** BEGIN **

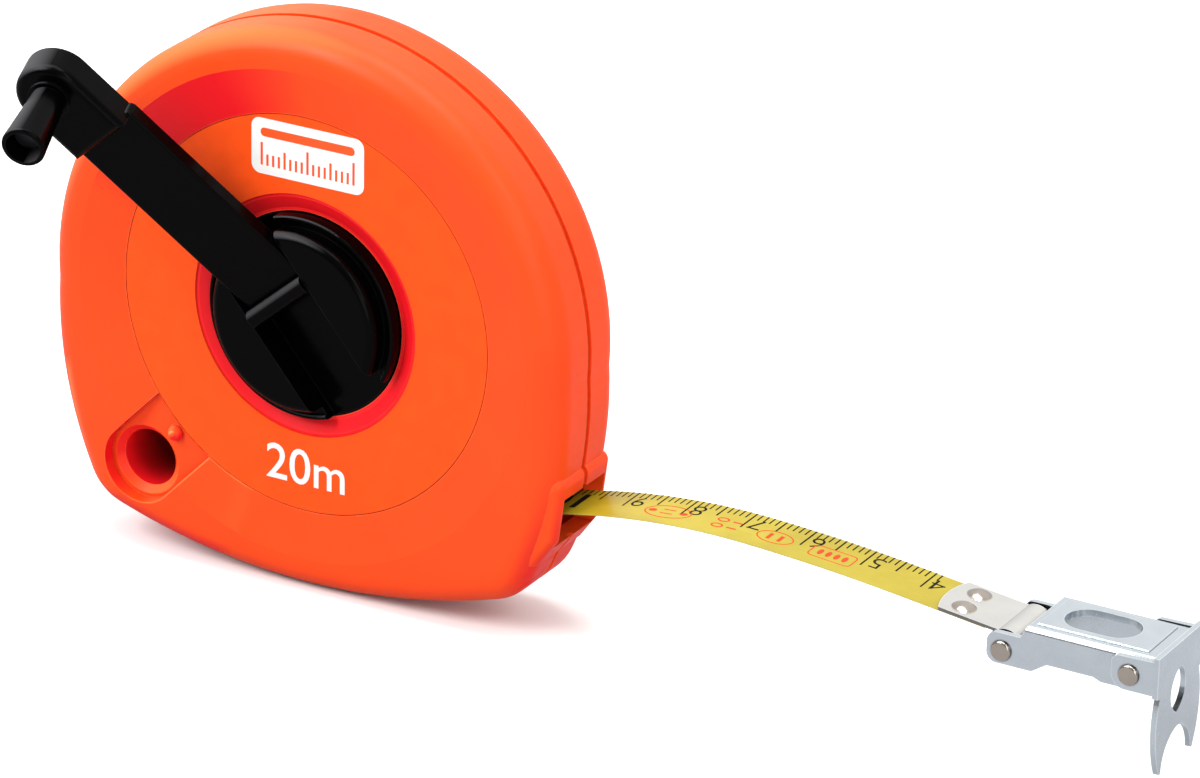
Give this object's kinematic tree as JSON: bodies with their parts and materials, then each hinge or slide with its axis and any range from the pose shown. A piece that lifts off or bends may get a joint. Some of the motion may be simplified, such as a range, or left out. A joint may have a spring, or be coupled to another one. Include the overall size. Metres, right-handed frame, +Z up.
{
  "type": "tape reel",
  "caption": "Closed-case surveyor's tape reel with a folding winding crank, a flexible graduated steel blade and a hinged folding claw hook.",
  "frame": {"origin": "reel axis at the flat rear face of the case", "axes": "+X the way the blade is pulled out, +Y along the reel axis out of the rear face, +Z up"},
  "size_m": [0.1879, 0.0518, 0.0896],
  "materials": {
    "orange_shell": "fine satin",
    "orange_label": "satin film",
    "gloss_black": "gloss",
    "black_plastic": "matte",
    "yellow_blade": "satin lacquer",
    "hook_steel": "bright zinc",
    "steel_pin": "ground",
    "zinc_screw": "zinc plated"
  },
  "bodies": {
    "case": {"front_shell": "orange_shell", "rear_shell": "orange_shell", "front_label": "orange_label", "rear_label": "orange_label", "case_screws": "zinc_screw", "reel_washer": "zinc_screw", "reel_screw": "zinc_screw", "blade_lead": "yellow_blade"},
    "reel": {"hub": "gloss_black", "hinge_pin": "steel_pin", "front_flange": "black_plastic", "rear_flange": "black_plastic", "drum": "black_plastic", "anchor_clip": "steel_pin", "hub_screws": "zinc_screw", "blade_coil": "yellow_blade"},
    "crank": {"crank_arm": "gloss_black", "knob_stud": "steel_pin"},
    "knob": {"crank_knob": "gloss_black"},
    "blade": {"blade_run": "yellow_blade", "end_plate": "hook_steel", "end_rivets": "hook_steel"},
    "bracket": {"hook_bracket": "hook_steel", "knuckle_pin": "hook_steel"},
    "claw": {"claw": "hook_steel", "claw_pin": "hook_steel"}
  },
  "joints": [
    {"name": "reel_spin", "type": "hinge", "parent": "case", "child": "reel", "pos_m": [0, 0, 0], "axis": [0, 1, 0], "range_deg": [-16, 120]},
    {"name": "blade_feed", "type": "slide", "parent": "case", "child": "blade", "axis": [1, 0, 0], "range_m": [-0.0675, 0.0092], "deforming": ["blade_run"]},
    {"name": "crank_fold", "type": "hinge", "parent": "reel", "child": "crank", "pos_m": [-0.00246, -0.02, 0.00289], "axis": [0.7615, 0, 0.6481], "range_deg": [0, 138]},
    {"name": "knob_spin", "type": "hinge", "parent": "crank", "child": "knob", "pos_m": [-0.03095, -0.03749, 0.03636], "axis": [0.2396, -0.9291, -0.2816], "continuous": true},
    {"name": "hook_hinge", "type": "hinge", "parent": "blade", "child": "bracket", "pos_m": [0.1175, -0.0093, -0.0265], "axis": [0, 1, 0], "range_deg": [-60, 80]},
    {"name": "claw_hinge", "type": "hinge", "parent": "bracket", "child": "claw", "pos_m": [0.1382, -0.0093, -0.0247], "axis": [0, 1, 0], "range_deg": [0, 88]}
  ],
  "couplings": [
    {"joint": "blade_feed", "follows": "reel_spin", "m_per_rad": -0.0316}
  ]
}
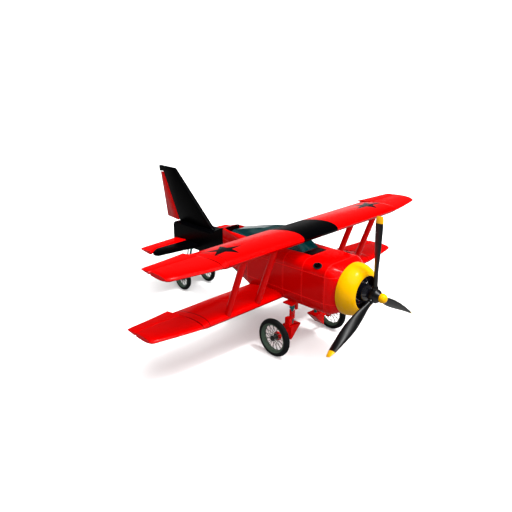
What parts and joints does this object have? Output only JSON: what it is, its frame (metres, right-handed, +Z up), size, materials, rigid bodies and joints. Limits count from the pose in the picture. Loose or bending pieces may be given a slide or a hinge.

** END **

- **Requirements**
Write out the whole listing again, exactly as it stands.

- **Task solution**
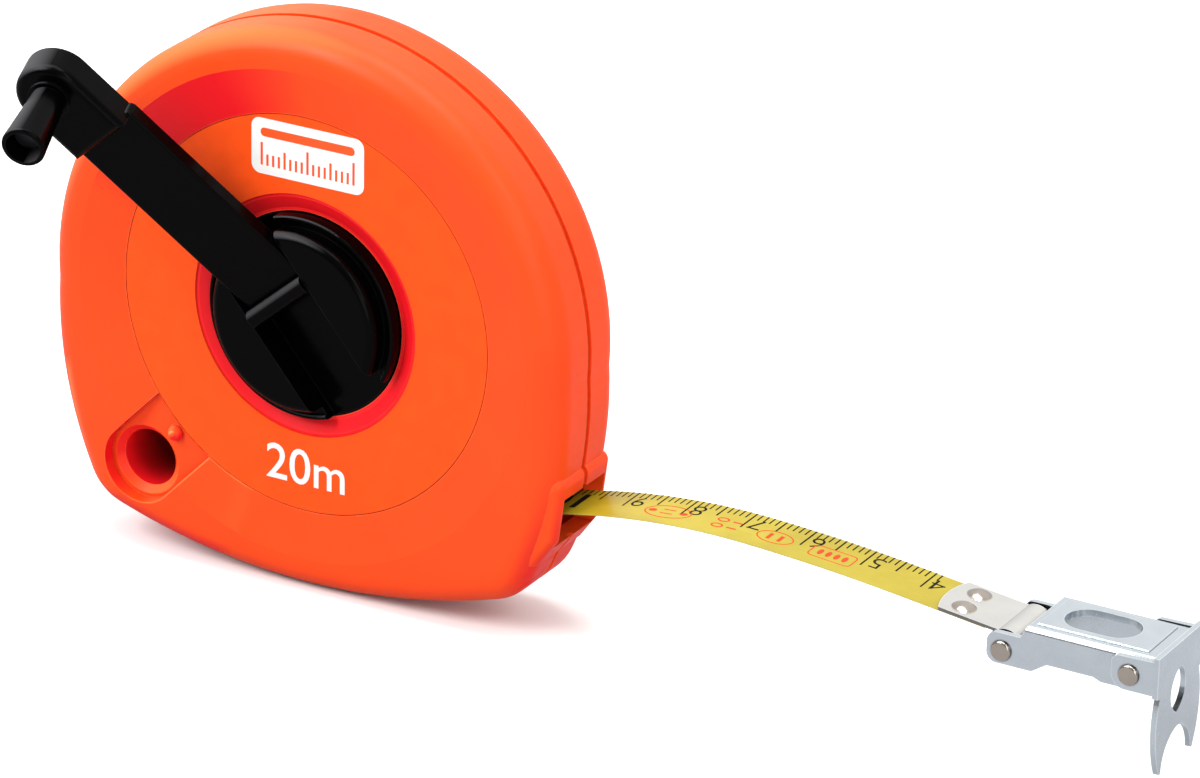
Give this object's kinematic tree as JSON: bodies with their parts and materials, then each hinge or slide with its axis and any range from the pose shown. A piece that lifts off or bends may get a joint. Some of the motion may be simplified, such as a range, or left out. A joint may have a spring, or be coupled to another one. Include the overall size. Metres, right-handed frame, +Z up.
{
  "type": "tape reel",
  "caption": "Closed-case surveyor's tape reel with a folding winding crank, a flexible graduated steel blade and a hinged folding claw hook.",
  "frame": {"origin": "reel axis at the flat rear face of the case", "axes": "+X the way the blade is pulled out, +Y along the reel axis out of the rear face, +Z up"},
  "size_m": [0.1879, 0.0518, 0.0896],
  "materials": {
    "orange_shell": "fine satin",
    "orange_label": "satin film",
    "gloss_black": "gloss",
    "black_plastic": "matte",
    "yellow_blade": "satin lacquer",
    "hook_steel": "bright zinc",
    "steel_pin": "ground",
    "zinc_screw": "zinc plated"
  },
  "bodies": {
    "case": {"front_shell": "orange_shell", "rear_shell": "orange_shell", "front_label": "orange_label", "rear_label": "orange_label", "case_screws": "zinc_screw", "reel_washer": "zinc_screw", "reel_screw": "zinc_screw", "blade_lead": "yellow_blade"},
    "reel": {"hub": "gloss_black", "hinge_pin": "steel_pin", "front_flange": "black_plastic", "rear_flange": "black_plastic", "drum": "black_plastic", "anchor_clip": "steel_pin", "hub_screws": "zinc_screw", "blade_coil": "yellow_blade"},
    "crank": {"crank_arm": "gloss_black", "knob_stud": "steel_pin"},
    "knob": {"crank_knob": "gloss_black"},
    "blade": {"blade_run": "yellow_blade", "end_plate": "hook_steel", "end_rivets": "hook_steel"},
    "bracket": {"hook_bracket": "hook_steel", "knuckle_pin": "hook_steel"},
    "claw": {"claw": "hook_steel", "claw_pin": "hook_steel"}
  },
  "joints": [
    {"name": "reel_spin", "type": "hinge", "parent": "case", "child": "reel", "pos_m": [0, 0, 0], "axis": [0, 1, 0], "range_deg": [-16, 120]},
    {"name": "blade_feed", "type": "slide", "parent": "case", "child": "blade", "axis": [1, 0, 0], "range_m": [-0.0675, 0.0092], "deforming": ["blade_run"]},
    {"name": "crank_fold", "type": "hinge", "parent": "reel", "child": "crank", "pos_m": [-0.00246, -0.02, 0.00289], "axis": [0.7615, 0, 0.6481], "range_deg": [0, 138]},
    {"name": "knob_spin", "type": "hinge", "parent": "crank", "child": "knob", "pos_m": [-0.03095, -0.03749, 0.03636], "axis": [0.2396, -0.9291, -0.2816], "continuous": true},
    {"name": "hook_hinge", "type": "hinge", "parent": "blade", "child": "bracket", "pos_m": [0.1175, -0.0093, -0.0265], "axis": [0, 1, 0], "range_deg": [-60, 80]},
    {"name": "claw_hinge", "type": "hinge", "parent": "bracket", "child": "claw", "pos_m": [0.1382, -0.0093, -0.0247], "axis": [0, 1, 0], "range_deg": [0, 88]}
  ],
  "couplings": [
    {"joint": "blade_feed", "follows": "reel_spin", "m_per_rad": -0.0316}
  ]
}
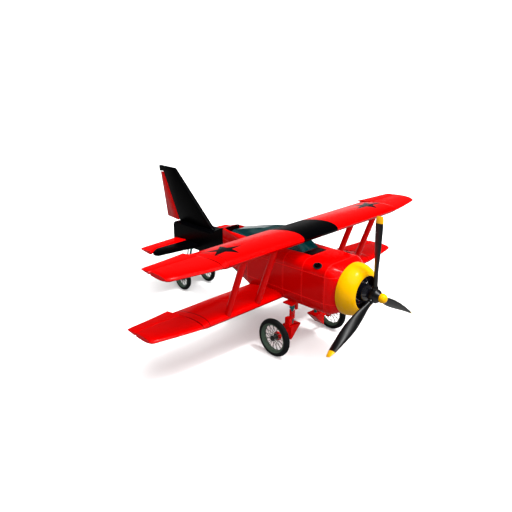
What parts and joints does this object have? Output only JSON: what it is, its frame (metres, right-handed, +Z up), size, materials, rigid bodies and joints. Limits count from the pose in the picture. Loose or bending pieces may be given a slide or a hinge.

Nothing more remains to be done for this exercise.